To many who saw Abbas bowl for the first time, the uncanny resemblance to another Pakistani master of seam and swing was quite clear and as the fast bowler explained, this was no coincidence.
“My role-model amongst Pakistani bowlers is Mohammad Asif. Outside Pakistan, it's Glenn McGrath and I admit I do try to copy their bowling. I've watched their bowling very closely over the years and I've had the opportunity to play alongside Asif in domestic cricket at Sialkot. I've spoken to Asif quite a bit and taken his advice for bowling that has been very beneficial to me. The thing I have admired about Asif's bowling is his line and length and accuracy. He advised me regarding my grip when I bowled and that has really helped me improve. In addition, Vernon Philander is a bowler who has really interested me, especially the length he bowls, which I think is very difficult for batsmen to cope with.”
The metronomic efficiency in Abbas’ bowling was an eye-opener, but to many, this sort of ability to land the ball with immaculate accuracy was right up Australian great, Glenn McGrath's repertoire.
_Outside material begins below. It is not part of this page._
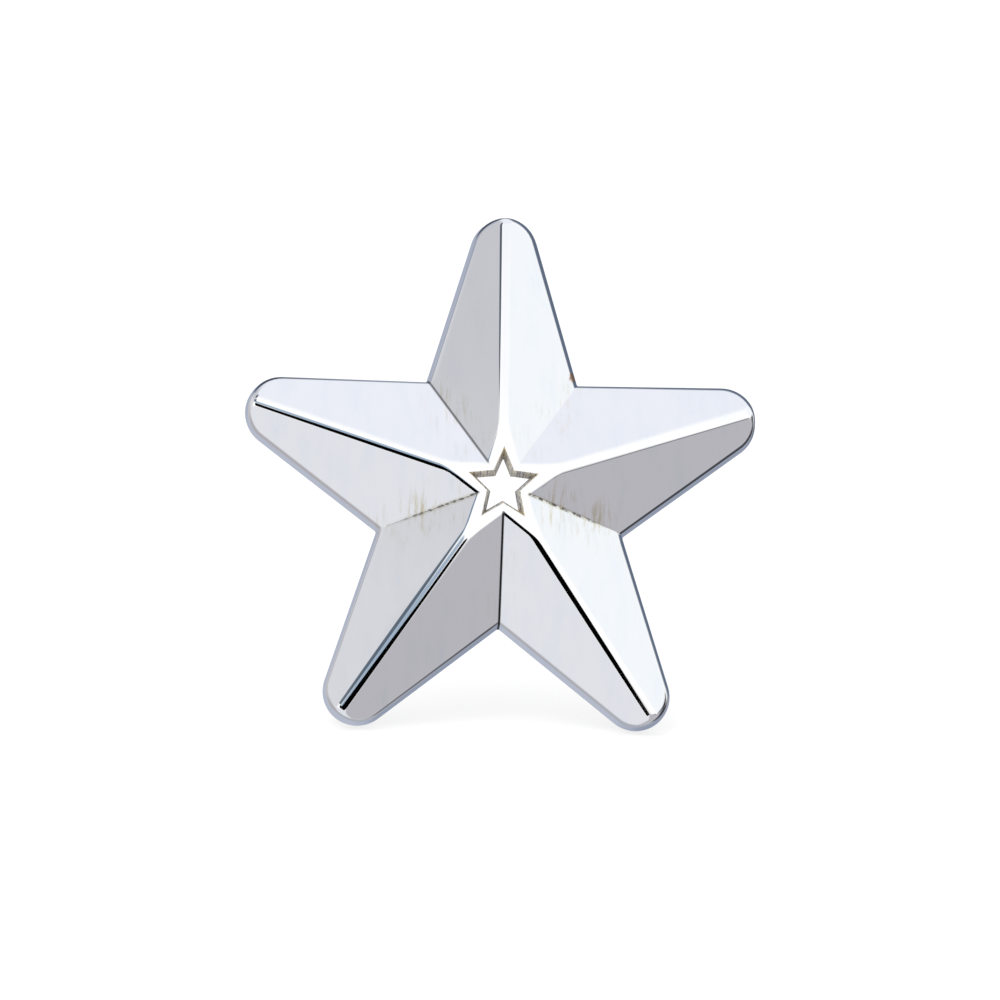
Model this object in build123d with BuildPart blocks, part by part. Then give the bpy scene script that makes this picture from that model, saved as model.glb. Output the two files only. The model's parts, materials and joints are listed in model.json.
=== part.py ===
"""Free-standing star award: a hollow chrome-plated star with a folding wire easel on its back.

The star leans back on the back edges of its two lower tips and on the two feet of the easel.
Row frame: millimetres, +Z up, the front faces -Y, z = 0 is the surface the award stands on.
"""
from build123d import *
from math import cos, radians, sin
import os

os.makedirs("parts", exist_ok=True)

# ---------------------------------------------------------------- driving dimensions
LEAN = 16.0                 # the star leans back from upright, degrees
LEG_ANGLE = 30.0            # the easel stands open from the back plate, degrees

# star outline, measured in the plane of its back rim
SHARP_RADIUS = 91.0         # centre to the corner that a tip would have unrounded
VALLEY_RATIO = 0.372        # valley radius over sharp radius
WIDTH_RATIO = 0.951         # the star is a little narrower than a regular one
TIP_RADII = (8.6, 9.0, 8.5, 8.5, 9.0)    # rounding of the five tips, from the top, anticlockwise

# star front
RIM_HEIGHT = 5.5            # side wall, up to the foot of the facets
DRAFT = 8.3                 # the side wall draws in by this angle
FACET_FOOT_RATIO = 0.970    # the facets' foot over the outline
FACET_RISE = 12.5           # from the rim to the virtual apex
PAD_SHARE = 0.8             # the apex is cut off flat at this share of the rise
RIDGE_RADIUS = 4.0
PAD_EDGE_RADIUS = 3.0
RIM_EDGE_RADIUS = 1.3
TIP_FRONT = 7.055           # the front of a rounded tip, over the back rim

# star-shaped window through the apex
WINDOW_RADIUS = 9.2
WINDOW_INNER_RATIO = 0.47
WINDOW_DEPTH = 4.4
WINDOW_TAPER = 11.0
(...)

“I've watched a lot of videos of McGrath bowling, especially during his long spells in Tests and the areas that he bowled in. What really interested me was how he bowled in the middle of long spells and I have tried to implement that in my bowling especially in domestic cricket and now in international cricket. I think you find out a lot about yourself as a bowler when you are required by the team to bowl long spells, or as a batsman when you are asked to bat for long periods of time. These times really show you what you are all about.”
The comparisons to Asif came thick and fast during the course of the Lord’s Test. With every delivery that swung for Abbas, Pakistan seemed to have discovered someone who could fill the gap left by the absence of the skillful fast bowler. It's not just the fact that Abbas can bowl with the same effectiveness but the fast bowler’s achievement in just seven Tests is also another indicator of what promises to be a fruitful career in the future.
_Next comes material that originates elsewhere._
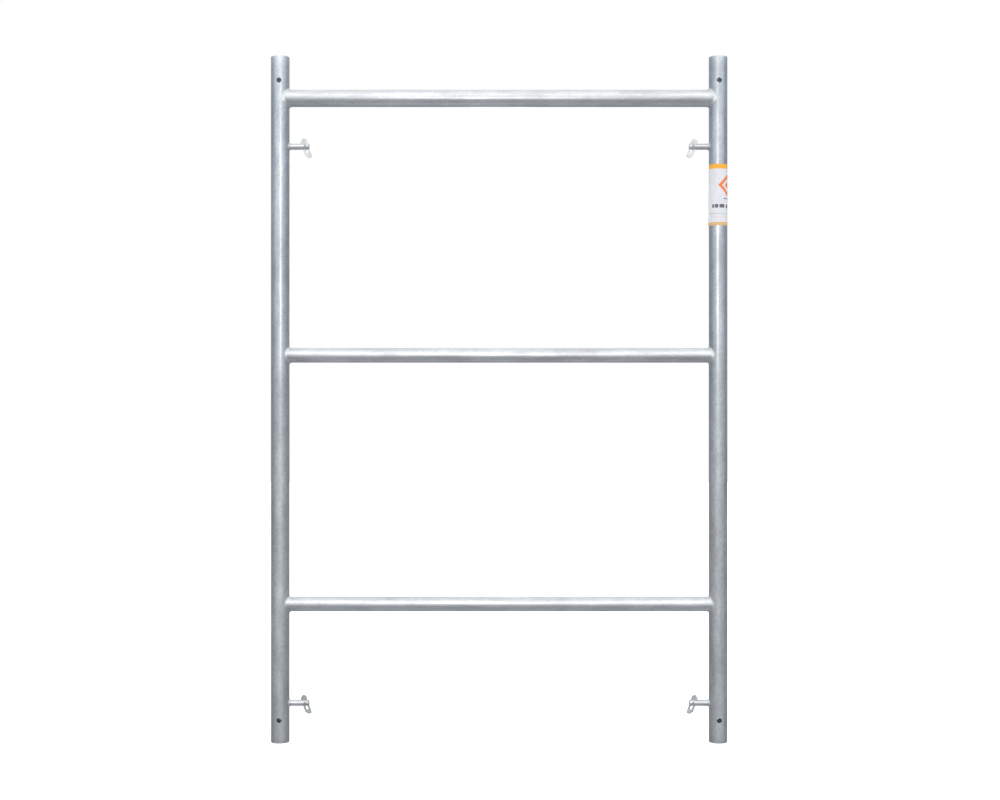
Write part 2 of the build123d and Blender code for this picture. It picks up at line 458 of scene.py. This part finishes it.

“I was aware of the record for a Pakistani bowler after seven Tests and I knew that record belonged to Asif, so it's really satisfying to achieve the mark of 40 wickets in only seven Tests. In addition, I was aware that I was amongst the bowlers with the lowest averages for current bowlers and I knew that Philander and James Anderson are among the top of that list and my aim is to get to the top of that list too.”
Whilst his colleagues were busy taking part in the preparatory training camp in Lahore before they departed for the tour of Ireland and England, Abbas had been given special dispensation to come and play for Leicestershire to allow him to adjust to English conditions. As his performances have shown, Pakistan Cricket Board’s (PCB) planning in this regard was absolutely spot on.
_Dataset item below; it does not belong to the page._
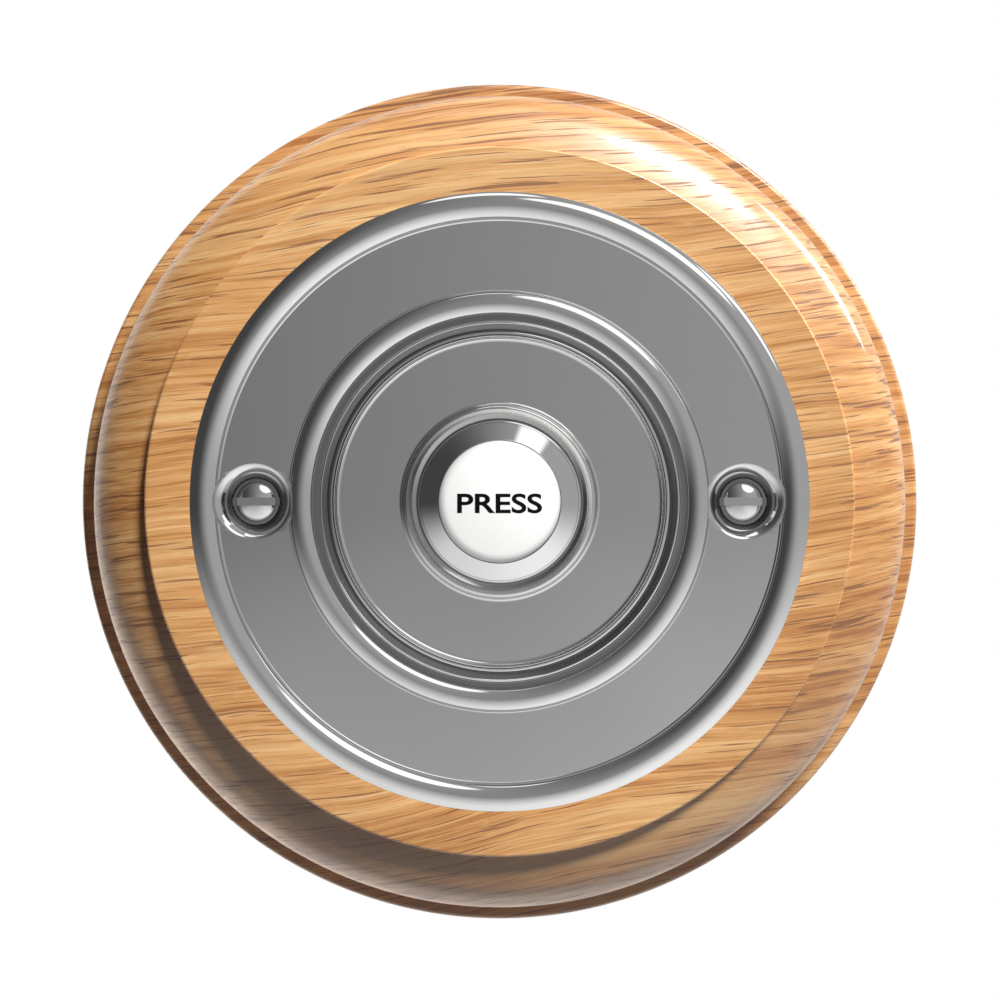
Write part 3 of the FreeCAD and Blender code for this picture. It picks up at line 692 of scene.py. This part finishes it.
for point in letters.verts:
    spread = point.co.x ** 2 + point.co.z ** 2
    point.co.y = -(DOME_CENTRE + math.sqrt((DOME + 0.02) ** 2 - spread))
lettering = finished(letters, "button_lettering")
thick = lettering.modifiers.new("thickness", "SOLIDIFY")
thick.thickness = 0.04 * MM
thick.offset = -1


def print_ink():
    ink = Finish("black print")
    cloud = ink.noise(ink.place(), 2.0, 2.0)
    black = ink.mix(cloud, (*rgb(3, 3, 3), 1), (*rgb(7, 7, 6), 1))
    return ink.surface(base_color=black, roughness=0.5 + cloud * 0.1, specular_ior_level=0.12)


dress(lettering, print_ink(), "ceramic", "button")
print("word:", len(lettering.data.vertices), "points")

# %% [markdown]
# ## The spring leaf
#
# A strip of bronze is held at one end by a terminal and lies under the button at the other.
# It bends as the button goes in. Here it is one fixed mesh of many short lengths that
# follows the plinth at its foot and the button at its tip.

# %% Bend the spring leaf
LEAF = 0.4
strip = bmesh.new()
corners = [(-17.25, 8.5), (-10.45, 8.5), (-5.45, 11.0), (8.05, 11.0)]
points = [strip.verts.new((x, -reach, -3)) for x, reach in corners]
runs = [strip.edges.new(pair) for pair in zip(points, points[1:])]
bmesh.ops.bevel(
    strip, geom=points[1:3], offset=0.35, segments=6, affect="VERTICES", profile=0.5, material=-1
)
longer = [edge for edge in strip.edges if edge.calc_length() > 2]
bmesh.ops.subdivide_edges(strip, edges=longer, cuts=12)
made = bmesh.ops.extrude_edge_only(strip, edges=strip.edges[:])
moved = [item for item in made["geom"] if isinstance(item, bmesh.types.BMVert)]
bmesh.ops.translate(strip, verts=moved, vec=(0, 0, 6))
bmesh.ops.recalc_face_normals(strip, faces=strip.faces)
outward = sum(face.normal.y * face.calc_area() for face in strip.faces)
if outward > 0:
    bmesh.ops.reverse_faces(strip, faces=strip.faces)
bmesh.ops.solidify(strip, geom=strip.faces[:], thickness=-LEAF)
leaf = finished(strip, "bronze_leaf")
carve(leaf, drill(1.6, 7.5, 10, x=-14.05), solver="EXACT")
shade(leaf, 40)
leaf.data.materials.clear()
leaf.data.materials.append(BRONZE)
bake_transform(leaf)
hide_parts("spring_leaf")

# %% [markdown]
# ## Floor, light and camera
#
# The push is photographed straight on against white. A soft lamp high on the right lights the
# wood and throws the shadow of its face to the lower left, and a strip at the side catches its
# edge. The button has a key and a weak fill of its own. Chrome shows its surroundings more than
# its lamps, so it is left out of the lamps' reach, and mirrors see a drawn room: dim at the
# upper left, grey on the right, a pale floor below, and three round windows. Behind the object
# everything is white, and some of that white reaches the lower left edge.

# %% The floor
def floor():
    mesh = bmesh.new()
    bmesh.ops.create_circle(mesh, cap_ends=True, segments=96, radius=800)
    bmesh.ops.translate(mesh, verts=mesh.verts, vec=(0, -250, -250))
    return finished(mesh, "studio_floor")


studio_floor = floor()
paper = Finish("pale paper")
spot = paper.place()
grit = paper.noise(spot, 0.5, 2.0)
away = paper.node("VectorMath", {"operation": "DISTANCE"}, {0: spot, 1: (0, -250, -250)}, output="Value")
pale = paper.mix(grit, (0.82, 0.82, 0.81, 1), (0.79, 0.79, 0.78, 1))
sheet = paper.node("BsdfDiffuse", None, {"Color": pale})
clear = paper.node("BsdfTransparent")
paper.node_output(paper.node("MixShader", None, {0: paper.ease(away, 560, 790), 1: sheet, 2: clear}))
studio_floor.data.materials.append(paper.data)
studio_floor.visible_diffuse = False
studio_floor.visible_glossy = False
studio_floor.visible_shadow = False


# %% The lamps
def lamp(name, off_axis, azimuth, distance, size, power, pieces, state):
    """An oval soft lamp, aimed at the push from an angle off the camera's axis.

    Its first size lies round the axis and its second towards the axis.
    """
    data = bpy.data.lights.new(name, "AREA")
    data.shape = "ELLIPSE"
    data.size, data.size_y = size
    data.energy = power
    made = bpy.data.objects.new(name, data)
    bpy.context.collection.objects.link(made)
    tilt, turn = math.radians(off_axis), math.radians(azimuth)
    way = Vector((math.sin(tilt) * math.cos(turn), -math.cos(tilt), math.sin(tilt) * math.sin(turn)))
    made.location = way * distance
    round_axis = Vector((-math.sin(turn), 0, math.cos(turn)))
    made.rotation_euler = Matrix((round_axis, way.cross(round_axis), way)).transposed().to_euler()
    made.visible_camera = False
    made.visible_glossy = state == "EXCLUDE"
    chosen = bpy.data.collections.new(name + " " + state.lower())
    for piece in pieces:
        chosen.objects.link(piece)
    made.light_linking.receiver_collection = chosen
    for entry in chosen.collection_objects:
        entry.light_linking.link_state = state
    print(name, "at", [round(place, 2) for place in made.location])
    return made


mirrors = [piece for piece in bpy.data.objects if piece.active_material in (CHROME, ROSE_CHROME, SCREW_CHROME)]
lamp("softbox", 58.3, 61, 1.6, (0.57, 0.125), 48, mirrors + [button, lettering], "EXCLUDE")
lamp("side strip", 92, 36, 0.8, (0.38, 0.2), 2.4, mirrors, "EXCLUDE")
lamp("button key", 45, 61, 0.9, (0.3, 0.3), 10.6, [button, lettering], "INCLUDE")
lamp("button fill", 46, 248, 0.9, (0.6, 0.6), 3.6, [button, lettering], "INCLUDE")


# %% The room
class Room(Finish):
    """The world's nodes, made with the same methods as a finish."""

    def __init__(self):
        world = bpy.data.worlds.new("studio")
        bpy.context.scene.world = world
        world.use_nodes = True
        self.tree = world.node_tree
        self.tree.nodes.clear()


room = Room()
way = room.node("TexCoord", output="Generated")
split = room.node("SeparateXYZ", None, {0: way}).socket.node.outputs
side, back, up = (Wire(room, split[axis]) for axis in range(3))
front = 0 - back
wide = (side * side + up * up + 1e-6) ** 0.5
below = room.ease((0 - up) / wide, 0.0, 0.78)
spread = room.node("Math", {"operation": "MINIMUM"}, {0: wide * 1.12, 1: 1.0})
walls = room.ease(side, -0.75, 0.5, 0.08, 0.54)
ground = room.ease(side, -0.7, 0.5, 1.05, 1.37)
level = walls + (ground - walls) * below * spread
for off_axis, azimuth, reach in ((53.5, 63, 18), (82, 93, 11), (83, 38, 12)):
    tilt, turn = math.radians(off_axis), math.radians(azimuth)
    toward = side * (math.sin(tilt) * math.cos(turn)) + up * (math.sin(tilt) * math.sin(turn))
    toward = toward + front * math.cos(tilt)
    edge = [math.cos(math.radians(reach + soft)) for soft in (1.5, -1.5)]
    level = level + room.ease(toward, *edge) * 1.3
mirror = room.ease(front, -0.45, -0.25, 1.0, 0.0)
seen = level * (1 - mirror) + mirror * 0.7
lower_left = room.ease(side * -0.7 - up * 0.7, 0.0, 0.75, 1.1, 4.6)
band = room.ease(front, -0.14, -0.34) * room.ease(front, -0.85, -0.65)
fill = band * lower_left + 0.02
rays = room.node("LightPath").socket.node.outputs
camera_ray = Wire(room, rays["Is Camera Ray"])
shiny_ray = room.node(
    "Math", {"operation": "MAXIMUM"},
    {0: Wire(room, rays["Is Glossy Ray"]), 1: Wire(room, rays["Is Transmission Ray"])},
)
strength = camera_ray + shiny_ray * seen + (1 - camera_ray) * (1 - shiny_ray) * fill
sky = room.node("Background", None, {"Color": (1, 1, 1, 1), "Strength": strength})
world_out = room.tree.nodes.new("ShaderNodeOutputWorld")
room.tree.links.new(sky.socket, world_out.inputs["Surface"])

# %% The camera
CAMERA_DISTANCE = 0.2167
eye = bpy.data.cameras.new("camera")
eye.lens = 58.83
eye.sensor_width = 36
eye.shift_x = 0.0004
eye.shift_y = 0.0016
eye.clip_start = 0.01
camera = bpy.data.objects.new("camera", eye)
bpy.context.collection.objects.link(camera)
camera.location = (0, -CAMERA_DISTANCE, 0)
camera.rotation_euler = (math.radians(90), 0, 0)
bpy.context.scene.camera = camera
bpy.context.scene.view_settings.view_transform = "Standard"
“The short stint at Leicestershire ahead of the Test series against Ireland and England was really beneficial as it helped me adjust to conditions in the United Kingdom particularly the weather. I feel that it prepared me really well for the current series and I'm particularly grateful to the PCB for the chance to play County Cricket.”
So, what now for Abbas? With just seven Tests under his name and kudos pouring in from all quarters for his superb effort at Lord's, it seems that the world is his oyster. While he could not get his name etched on the famed Honour’s board. The Pakistan fast bowler is certain about his goals in future and whenever he gets another opportunity to play at the venue, he aims to get his name up on the board.
“I wanted to get on the Lord's Honours board but I came close this time. However, if I get the chance to play a Test match in future at Lord's then that is definitely a target for me, “ he concluded.